Samsung has recently introduced the launch of its new A-series smartphones with Galaxy A50, Galaxy A30 and Galaxy A10. The Samsung Galaxy A50 comes with a price tag of Rs 19,990 for 4GB RAM variant, while the 6GB RAM option is priced at Rs 22,990.
Samsung has made some important changes with its latest Galaxy A50. To begin with, the brand has opted for a refreshed design language coupled with Infinity-U display, triple-camera setup and in-display fingerprint sensor. However, is it enough to give a fierce competition to its rivals and regain its top spot in the Indian smartphone market? Let’s get a closer look.
What we like about the Samsung Galaxy A50!
Let’s start with the most striking part about this device, the new Prism-style gradient finish at the back. The glossy finish at the back panel reflects a rainbow pattern when the lights fall on it. This gives a pretty unique and premium look to the phone. The Galaxy A50 is quite sleek and it comfortable to hold in your hand. However, the smudges are quite prominent on this smartphone, so a protective case is a must with this one. That said, it is safe to say that it one most well-designed smartphones from the company.
Coming to another highlight of the smartphone is the display. The phone is equipped with a 6.4-inch Full HD+ Super AMOLED display with a screen resolution 2340 x 1080 pixels. The screen offers some crisp colours and viewing angles being quite decent. Blacks are deep and you get punchy colour output, which makes it a treat when you stream content on Netflix or Amazon Prime Music.
The daylight camera performance of the Galaxy A50 is good. The phone is equipped with a triple-camera setup, which comes with a combination of 25-megapixel primary lens with f/1.7 aperture, a 5-megapixel depth sensor with f/2.2 aperture and an 8-megapixel ultra-wide angle lens with f/2.2 aperture. For the front, the phone is equipped with a 25-megapixel front-facing camera with f/2.0 aperture. The daylight performance will not disappoint you as it delivered some well-detailed shots with colours being close to the source. The dynamic range is probably one of the best from Samsung
The macro shots came out to be good as well and it was quite fast to lock focus on the subject. Coming to the selfie performance, the phone does a reasonably good job in providing selfies with ample amount of details. The wide-angle lens comes handy at times when you need to take more area in a frame. However, photos do come with some barrel distortion, which can be fixed in the gallery application.
The phone is loaded with new OneUI, which is based on Android 9.0 Pie. The new user interface from Samsung is butter smooth and comes loaded with a host of interesting features. The notification panel offers minimal design with big size icons that drops down to the bottom of the display making it easier to reach. The brand has also introduced Night Mode, which makes the whole user interface black. Then you have Google’s Wellbeing feature, which helps you keep a track on your app usage.
What we didn’t like about Samsung Galaxy A50!

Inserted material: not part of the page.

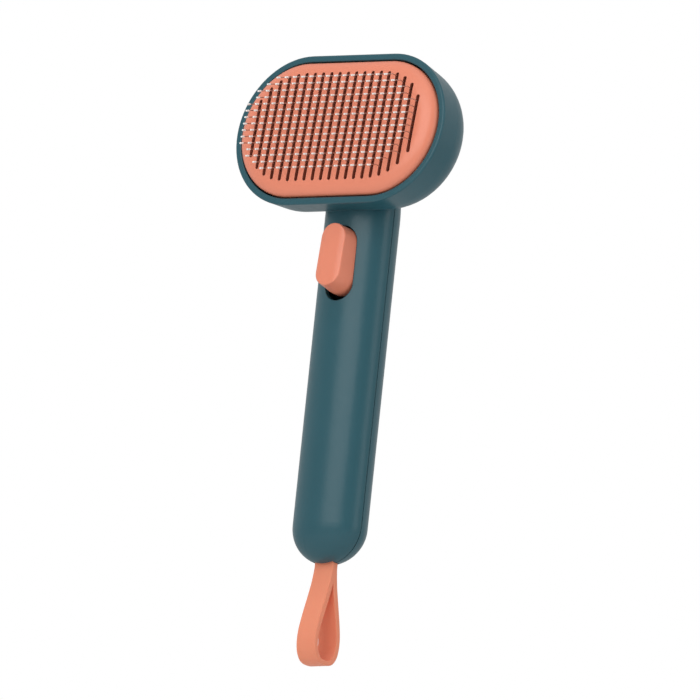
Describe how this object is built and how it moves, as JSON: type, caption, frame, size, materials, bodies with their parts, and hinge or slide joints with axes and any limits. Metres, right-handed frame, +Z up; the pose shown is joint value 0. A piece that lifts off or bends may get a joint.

Although the design and display look quite great in this smartphone, the performance was a mixed bag with this one. Starting with the in-display fingerprint sensor, it is quite slow in our testing. The Galaxy A50 takes a noticeable amount of time to unlock the phone as compared to the one present in Vivo V15 Pro or V11 Pro. You need to place the finger at the right place or else it will fail to register the impression.
Coming to the hardware performance, the Samsung Galaxy A50 is able to handle most of the daily tasks quite effectively and it performs most of the multitasking decent, but we felt that the performance is somewhat underpowered as compared to its competition.
The phone was smooth but not as fast as we saw in Poco F1 or Vivo V11 Pro. We noticed the app load was slightly higher as compared to Vivo V11 Pro or the Xiaomi Poco F1. The gaming performance is decent as it can handle most of the casual titles like a pro, but when it comes to high-end performance, we noticed some lag or shutter.
Another area where it shimmers a bit is in low light conditions. We noticed that the photos could have been better as there were a noticeable amount of grains. The selfie camera also took average shots when the lights were not that great.
Although OneUI has its fair share of hits, there are some misses as well. We thought that the icons size was way too bigger than our liking. Also, the company continues with lots of bloatware – third-party apps being Microsoft Office suite, Amazon Shopping, Dailyhunt along with Samsung’s own suite of application.
You need to be careful while setting up the device as it asks your permission to download some “important apps”, which are not useful and comes loaded with a host of advertisement. The phishing notifications from MyGalaxy app continues to be a disappointment, and the Lock screen stories still display ads as well.